Schufa credit scorings
Another question referred to the CJEU concerns Schufa (credit) scorings. The German company creates consumer credit scorings, which are used by their clients to assess the risk of default of potential customers. The scoring can in itself already lead to a decision about the granting of a loan or an online purchase. Hence, the CJEU has to determine those scorings constitute a solely automated decision-making and therefore violate Art. 22 GDPR.
Filing of GDPR claims by consumer associations
Based on a case brought against Facebook by the Federation of German Consumer Organizations, the German Federal Court of Justice asked the CJEU to decide whether consumer protection associations can bring GDPR claims on behalf of individuals, even without being mandated by them.
CJEU Advocate General Richard de la Tour proposed that the CJEU interprets the GDPR that it does not preclude national legislation that allows consumer groups to bring cases against people that are allegedly in violation of data protection law, provided that the goal of the representative action is to ensure observance of the rights which the persons affected by the respective processing derive directly from that regulation.

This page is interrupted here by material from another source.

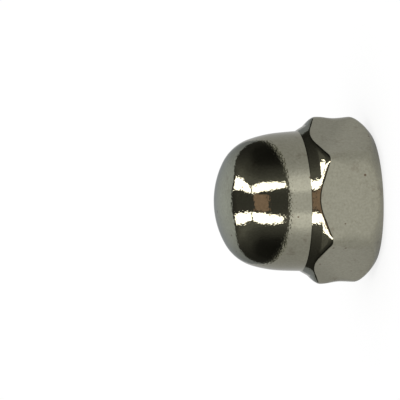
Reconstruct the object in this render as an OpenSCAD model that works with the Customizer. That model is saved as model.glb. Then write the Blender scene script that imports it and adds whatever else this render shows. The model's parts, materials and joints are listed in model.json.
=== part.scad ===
// Cap nut: a hexagon that carries a domed, closed end, with one blind threaded hole.
// The nut stands on its bearing ring: the origin is the centre of that ring and
// the thread axis is +Z. Two opposite flats face -Y and +Y. All lengths are in millimetres.

/* [Hexagon] */
// Width across the flats
flat_width = 15; // [14.6:0.1:17]
// Depth turned off each of the six sharp corners
corner_trim = 0.15; // [0.05:0.05:0.4]
// Height at which the upper chamfer would meet the side of the dome
hexagon_height = 7.3; // [6.4:0.1:8.6]
// Angle between the upper chamfer and the axis
upper_chamfer_angle = 41.5; // [35:0.5:50]
// Outer diameter of the flat bearing ring
ring_diameter = 13; // [12:0.1:13.6]
// Radius between the bearing ring and the lower chamfer
ring_edge_radius = 0.6; // [0.1:0.1:1]
// Angle between the lower chamfer and the bearing ring
lower_chamfer_angle = 42; // [30:1:50]

/* [Dome] */
// Height of the whole nut
nut_height = 15.95; // [15:0.05:18]
// Diameter of the dome's side where it would meet the upper chamfer
dome_diameter = 14.15; // [13.4:0.05:14.4]
// Lean of the dome's side towards the axis
side_taper = 3.5; // [1:0.5:5]
// Radius of the crown
crown_radius = 8.75; // [8:0.05:12]
// Radius of the shoulder between the side and the crown
shoulder_radius = 5.2; // [3:0.1:6]
// Radius of the hollow fillet at the foot of the dome
foot_fillet = 0.9; // [0.2:0.1:1.2]

/* [Threaded hole] */
// Diameter of the hole at the crests of the thread
crest_diameter = 8.47; // [7.6:0.01:8.9]
// Diameter of the thread at its roots
root_diameter = 9.53; // [9.2:0.01:9.6]
// Diameter of the countersink at the mouth
mouth_diameter = 10.3; // [9.8:0.1:11.4]
// Angle between the countersink and the axis
countersink_angle = 45; // [30:1:60]
// Depth from the bearing ring to the last full thread
thread_depth = 7.6; // [5:0.1:8.5]
// Gap between the roots of the thread and the wall of the runout beyond it
runout_clearance = 0.1; // [0.05:0.05:0.3]
// Depth from the bearing ring to the edge of the dished bottom
runout_depth = 11.4; // [10:0.1:12]
// Depth of the dish in the bottom of the hole
dish_depth = 1.4; // [0.4:0.1:1.6]

/* [Hidden] */
// Fineness of the turned surfaces
$fn = 96;
// Angle that one straight step spans along a rounded outline
arc_step = 4;
// How far a cutting shape reaches past the face that it opens
overcut = 1;

crest_r = crest_diameter / 2;
mouth_r = mouth_diameter / 2;
runout_r = root_diameter / 2 + runout_clearance;
dome_r = dome_diameter / 2;

// Bar: the radius over its sharp corners, and over the corner edges once turned
bar_r = flat_width / 2 / cos(30);
corner_r = bar_r - corner_trim;

// Bearing ring: its rounded edge turns up through the angle of the lower chamfer
ring_r = ring_diameter / 2;
ring_edge_end_r = ring_r + ring_edge_radius * sin(lower_chamfer_angle);
ring_edge_end_z = ring_edge_radius * (1 - cos(lower_chamfer_angle));

// Heights at which the two chamfers reach the corner edges
lower_corner_z = ring_edge_end_z + (corner_r - ring_edge_end_r) * tan(lower_chamfer_angle);
upper_corner_z = hexagon_height - (corner_r - dome_r) / tan(upper_chamfer_angle);

// Foot fillet: tangent to the tapered side and to the upper chamfer
fillet_reach = foot_fillet * tan((upper_chamfer_angle - side_taper) / 2);
fillet_x = dome_r - fillet_reach * sin(side_taper) + foot_fillet * cos(side_taper);
fillet_z = hexagon_height + fillet_reach * cos(side_taper) + foot_fillet * sin(side_taper);

// Crown and shoulder: the crown is centred on the axis. The shoulder's centre lies on the
// side's line moved inwards by the shoulder radius, so that it is tangent to the side. It is
// as far from the crown's centre as the two radii differ, so that it is tangent to the crown.
crown_z = nut_height - crown_radius;
foot_x = dome_r - shoulder_radius * cos(side_taper);
foot_z = hexagon_height - shoulder_radius * sin(side_taper) - crown_z;
foot_along = foot_z * cos(side_taper) - foot_x * sin(side_taper);
foot_distance = norm([foot_x, foot_z]);
centre_distance = crown_radius - shoulder_radius;
side_length = sqrt(foot_along ^ 2 + centre_distance ^ 2 - foot_distance ^ 2) - foot_along;
shoulder_x = foot_x - side_length * sin(side_taper);
shoulder_z = foot_z + side_length * cos(side_taper);
// Angle from the axis at which the crown passes into the shoulder
crown_angle = atan2(shoulder_x, shoulder_z);

// Dish: a spherical bottom that rises from the edge of the runout
dish_radius = (runout_r ^ 2 + dish_depth ^ 2) / (2 * dish_depth);
dish_z = runout_depth + dish_depth - dish_radius;
dish_angle = asin(runout_r / dish_radius);
countersink_depth = (mouth_r - crest_r) / tan(countersink_angle);

// Points of an arc in an outline, from one angle to another, both measured from +X
function arc(x, z, r, from, to) =
    let (steps = max(2, ceil(abs(to - from) / arc_step)))
    [for (i = [0:steps]) let (a = from + (to - from) * i / steps) [x + r * cos(a), z + r * sin(a)]];

// An arc that goes on from the last point of the one before it
function after_first(points) = [for (i = [1:len(points) - 1]) points[i]];

// Turned outline of the outside, from the bearing ring over the corner edges to the pole
module outer_outline() {
    polygon(concat(
        [[0, 0]],
        arc(ring_r, ring_edge_radius, ring_edge_radius, -90, lower_chamfer_angle - 90),
        [[corner_r, lower_corner_z], [corner_r, upper_corner_z]],
        arc(fillet_x, fillet_z, foot_fillet, 180 + upper_chamfer_angle, 180 + side_taper),
        arc(shoulder_x, shoulder_z + crown_z, shoulder_radius, side_taper, 90 - crown_angle),
        after_first(arc(0, crown_z, crown_radius, 90 - crown_angle, 90))
    ));
}

// Turned outline of the hole: countersink, thread crests, runout and dished bottom
module hole_outline() {
    polygon(concat(
        [[0, -overcut],
         [mouth_r + overcut * tan(countersink_angle), -overcut],
         [crest_r, countersink_depth],
         [crest_r, thread_depth],
         [runout_r, thread_depth + runout_r - crest_r]],
        arc(0, dish_z, dish_radius, 90 - dish_angle, 90)
    ));
}

// Hexagonal bar, with corners that point to -X and +X
module hexagon_bar() {
    cylinder(h = nut_height, r = bar_r, $fn = 6);
}

// The bar is turned to the outer outline and bored from the bearing ring
module cap_nut() {
    color([0.57, 0.56, 0.52])
        difference() {
            intersection() {
                hexagon_bar();
                rotate_extrude()
                    outer_outline();
            }
            rotate_extrude()
                hole_outline();
        }
}

cap_nut();
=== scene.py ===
"""A nickel-plated cap nut with its thread, on a white sheet in a light tent.

The nut stands on its bearing ring at the origin, with the thread axis along +Z. Sizes are in
millimetres and directions are unit vectors, until a mesh is written in metres.
"""
import json
import math

import bpy
import numpy as np
from mathutils import Matrix, Vector

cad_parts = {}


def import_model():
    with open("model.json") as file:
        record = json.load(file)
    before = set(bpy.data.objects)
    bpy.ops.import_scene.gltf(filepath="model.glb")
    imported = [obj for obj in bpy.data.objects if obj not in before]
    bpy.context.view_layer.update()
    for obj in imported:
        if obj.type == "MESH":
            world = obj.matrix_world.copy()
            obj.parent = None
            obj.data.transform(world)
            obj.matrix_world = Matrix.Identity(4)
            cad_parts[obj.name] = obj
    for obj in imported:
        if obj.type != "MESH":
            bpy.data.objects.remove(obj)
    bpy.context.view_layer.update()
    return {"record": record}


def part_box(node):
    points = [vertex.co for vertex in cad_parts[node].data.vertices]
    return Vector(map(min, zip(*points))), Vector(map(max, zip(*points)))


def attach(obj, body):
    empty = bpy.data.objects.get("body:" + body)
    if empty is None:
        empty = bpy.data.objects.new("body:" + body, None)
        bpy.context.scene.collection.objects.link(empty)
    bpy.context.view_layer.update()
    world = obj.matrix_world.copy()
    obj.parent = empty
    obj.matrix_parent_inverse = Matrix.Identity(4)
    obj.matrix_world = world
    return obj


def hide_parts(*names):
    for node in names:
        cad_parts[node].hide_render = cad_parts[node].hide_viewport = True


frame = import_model()

MM = 0.001

# Overall sizes of the nut, taken from the frame
NUT_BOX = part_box("cap_nut")
FLAT = NUT_BOX[1][1] / MM
CORNER = NUT_BOX[1][0] / MM
HEIGHT = NUT_BOX[1][2] / MM
THREAD_MOUNT = next(m for m in frame["record"]["mounts"] if m["kind"] == "threaded_hole")

# Dome: a side that leans in a little, a belly, a shoulder and the crown, each tangent to the next
CROWN_RADIUS = 8.89
SHOULDER_LEAN = math.radians(18.35)
BELLY_RADIUS = 12.2
BELLY_LEAN = math.radians(4.49)
BELLY_HEIGHT = 9.45
SIDE_HEIGHT = 7.87
FOOT_LEAN = math.radians(2.47)
FOOT_RADIUS = 7.09
FOOT_HEIGHT = 7.44
FOOT_FILLET = 0.3

# Upper chamfer: a cone up to a crease, flatter facets in the corners, and a bevel along the flats' edges
CHAMFER_LEAN = math.radians(30.5)
CREASE_RADIUS = 7.66
CREASE_SOFTNESS = 0.02
FACET_LEAN = math.radians(49.0)
BEVEL_AT_FLAT = 0.18
BEVEL_AT_CORNER = 0.24
BEVEL_SOFTNESS = 0.03
EDGE_HEIGHT = 6.73
EDGE_FALL = 0.43
EDGE_BEND = 1.6
EDGE_ROUND = 0.7

# Corner edges: their rounding is wider in the middle, which draws the edge in
ROUND_ABOVE = 1.24
ROUND_AT_WAIST = 2.45
ROUND_BELOW = 1.85
WAIST_HEIGHT = 3.45
WAIST_REACH_UP = 1.8
WAIST_REACH_DOWN = 1.8

# Bearing end: the lower chamfer is a little crowned
RING_RADIUS = 6.5
RING_EDGE_ROUND = 0.6
RING_EDGE_TURN = math.radians(55.0)
LOWER_RADIUS = 6.0
LOWER_ROUND_AT_FLAT = 0.35
LOWER_ROUND_AT_CORNER = 1.0

# Threaded hole: crests from the mount, roots and pitch of a 9.53 mm thread with 26 turns to the inch
CREST_RADIUS = THREAD_MOUNT["dims"]["r_mm"]
ROOT_RADIUS = 4.765
PITCH = 25.4 / 26
MOUTH_RADIUS = 5.15
MOUTH_ROUND = 0.12
THREAD_DEPTH = 7.6
RUNOUT_RADIUS = 4.865
RUNOUT_DEPTH = 11.4
DISH_DEPTH = 1.4


def linear(code):
    """An sRGB colour written as hex, turned to linear light."""
    parts = [int(code[i:i + 2], 16) / 255 for i in (1, 3, 5)]
    curved = [c / 12.92 if c <= 0.04045 else ((c + 0.055) / 1.055) ** 2.4 for c in parts]
    return (*curved, 1.0)


def node(tree, kind, settings=None, links=None):
    """Adds a node, sets its properties and sockets by name, and links its inputs."""
    made = tree.nodes.new(kind)
    for name, value in (settings or {}).items():
        if isinstance(name, str) and hasattr(made, name):
            setattr(made, name, value)
        else:
            made.inputs[name].default_value = value
    for name, source in (links or {}).items():
        tree.links.new(source, made.inputs[name])
    return made


def set_ramp(ramp, stops):
    """Puts grey stops on a colour ramp, from pairs of a place and a brightness."""
    while len(ramp.elements) < len(stops):
        ramp.elements.new(1.0)
    for element, (place, value) in zip(ramp.elements, stops):
        element.position = place
        element.color = (value, value, value, 1)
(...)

While the judgement is yet to come, Advocate General Richard de la Tour recently issued an opinion, in which he proposed the admissibility of cases brought by consumer groups.
This question has a great practical importance, as it can particularly address the imbalance of power between data-processing companies and data subjects. While individuals often have limited resources and thus often refrain from appealing against decisions, consumer associations often have more resources to ensure that consumer rights are enforced.
Lasting impact of the CJEU’s decisions
The decisions of the CJEU on the above-mentioned questions will have a lasting impact on data protection practice. Therefore, it will be exciting to see what the outcome of the proceedings will be. We will keep you updated!